The Circular Ruins is: Anthony Paul Kerby. Born in England, Kerby now resides in Ontario, Canada. Kerby derives the name of his performing identity from a short story by the deceased Argentinean writer Jorg Louis Borges, famed for his labyrinthine and metaphysical imaginings.
With sonic influences like early Tangerine Dream, Klaus Schulze, various Fax Records releases (Pete Namlook, et al), Biosphere, and Stravinsky, electronic newcomer Kerby has forged an evocative style that fuses minimalism with edgy dynamics, producing groove ambience.
Interview with Anthony Paul Kerby
Q: What prompted you to break convention and blend ambience with more forceful electronics?

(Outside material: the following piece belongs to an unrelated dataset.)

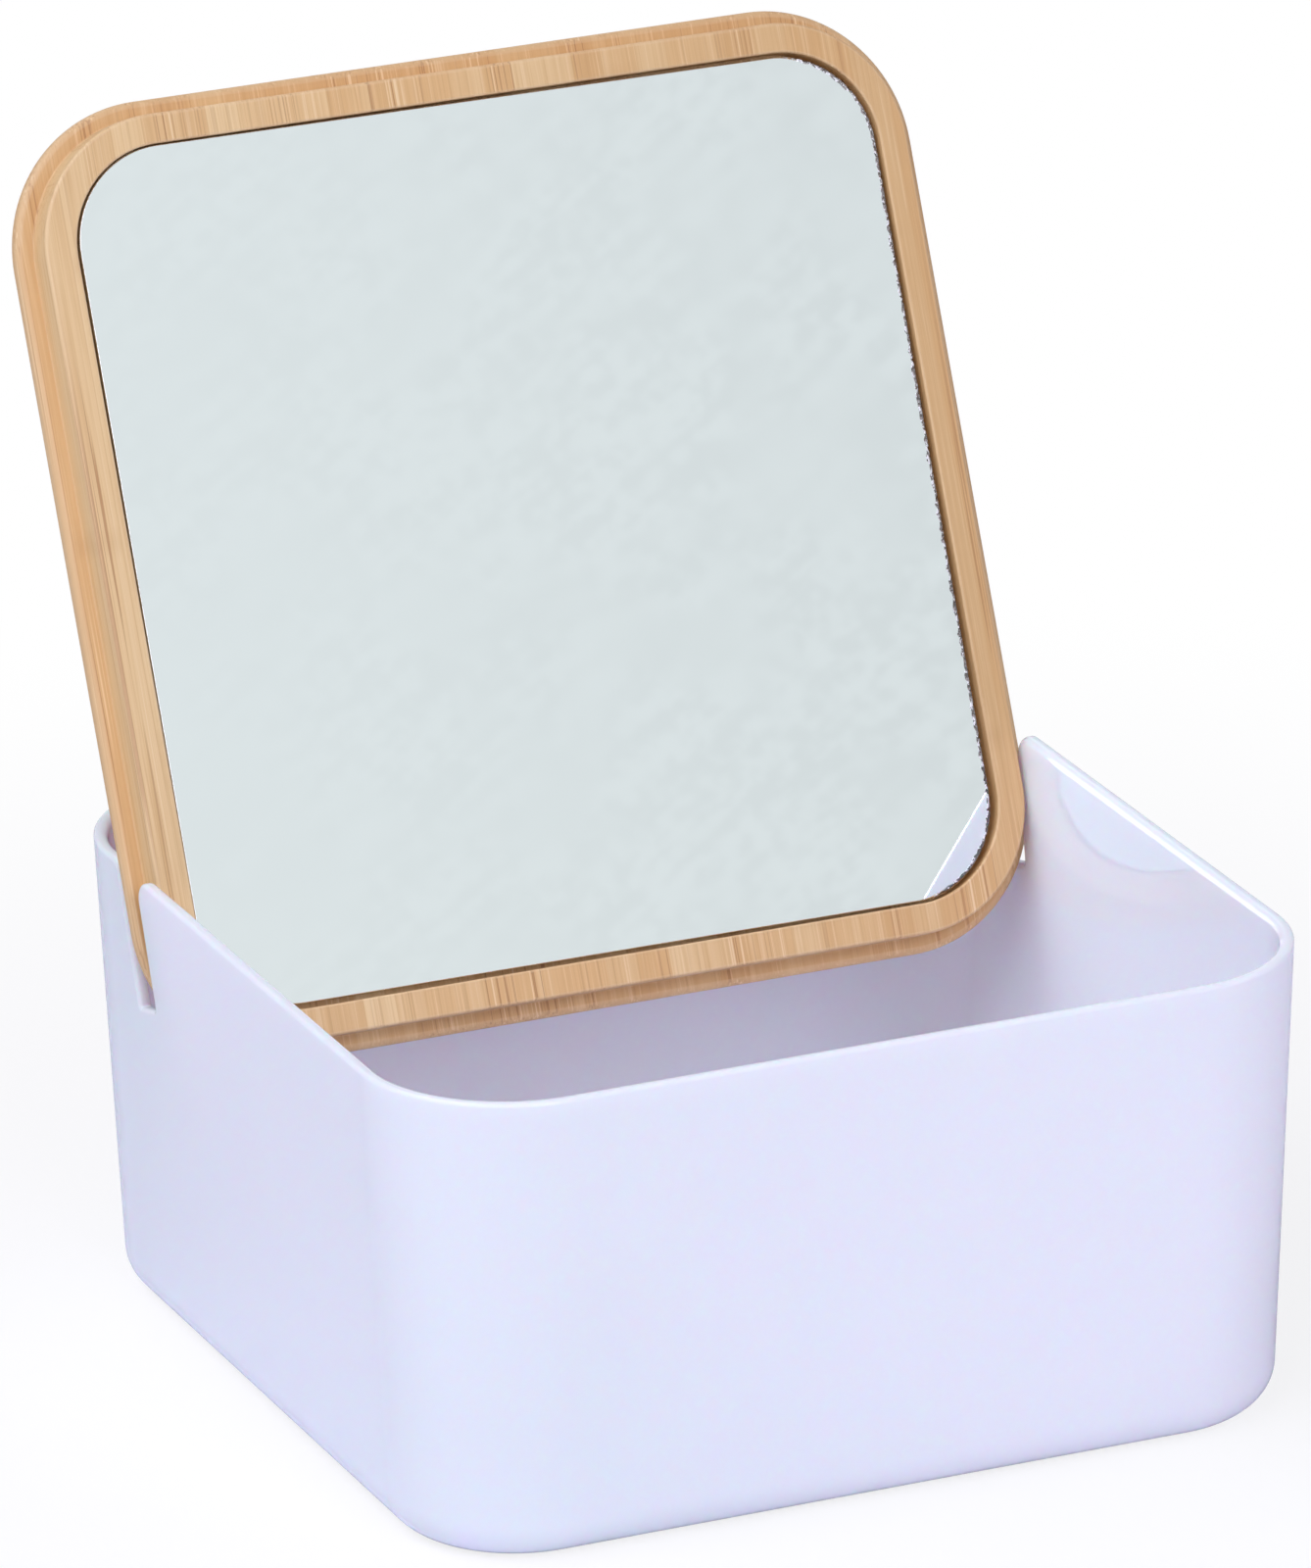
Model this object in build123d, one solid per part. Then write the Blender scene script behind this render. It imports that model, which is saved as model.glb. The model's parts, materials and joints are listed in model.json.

KERBY: This was not really a deliberate move on my part. The Circular Ruins grew out of a number of musical influences, ranging through the sequenced works of Schulze and early Tangerine Dream, the delicacy of ambient Eno, various rock and psychedelic bands, to more recent minimal and often bizarre experimental works that I was discovering on the web. I should add to that many years of playing guitar, which no doubt accounts for the synth leads and a certain intensity found in many TCR tracks.
When composing, I naturally head towards what I perceive to be an interestingly complex and aesthetically satisfying blend of rhythms, timbres, ambient pads, leads, and subtle effects, such that repeated listenings may still yield something new and intriguing to the listener. I make no conscious attempt to position myself on any map or in relation to any particular style of electronic music.
As you might guess, I'm generally a little more at home in the European Namlook/FAX camp than I am in the North American space or tribal ambient traditions.
Q: Who do you perceive as the optimum audience for electronic music in general?
KERBY: I'm really not sure. The difficulty comes partly from the variety of electronic music out there : from pounding dance, to laid-back new-age, to glitchy experimental. Each of these may draw a different audience -- both in terms of temperament and age. Certainly though there seems to be a common thread of disillusionment with the commercial pop scene.
Q: What was the last scientific discovery that made you go "Wow!"?
KERBY: That would probably be cold fusion. Shame it was bogus.
Of course, as we all now know, science, from the ancient Greek atomists on up, has been slowly progressing single-mindedly towards a unitary goal : the development of a recording and sound manipulation device that is small enough, powerful enough, and cheap enough to set up in every home. And lots of recent software for that device has certainly led to serious Wow! responses from me.
THE CIRCULAR RUINS: Confluence (CDR on In the Bubble)
This CDR release from 2002 features 67 minutes of elegant electronic ambience.
This music balances a lush blend of electronics (whirling crackles, pulsating tonalities, softly surging atmospheric textures) with environmental sounds (distant birds, nearby insects, gurgling streams, the basic mood of a meadow). The "elegance" comes from Kerby's tendency to immerse those natural sounds in a pool of glistening artificiality, drenching nature with synthetics in his efforts to evoke a terrestrial soundscape. This dominant electronic flair never overwhelms the presence of Mother Nature, but acts in confluence with such pastoral elements. This balance excellently succeeds in generating melodies that are more-than-passive, but never overt.
Although this music is generally ambient, some passages employ delicate electronics to create soft rhythms, intertwining these artificial quasi-beats to produce engaging tempos that remain tastily immersed in the atmospheric flow.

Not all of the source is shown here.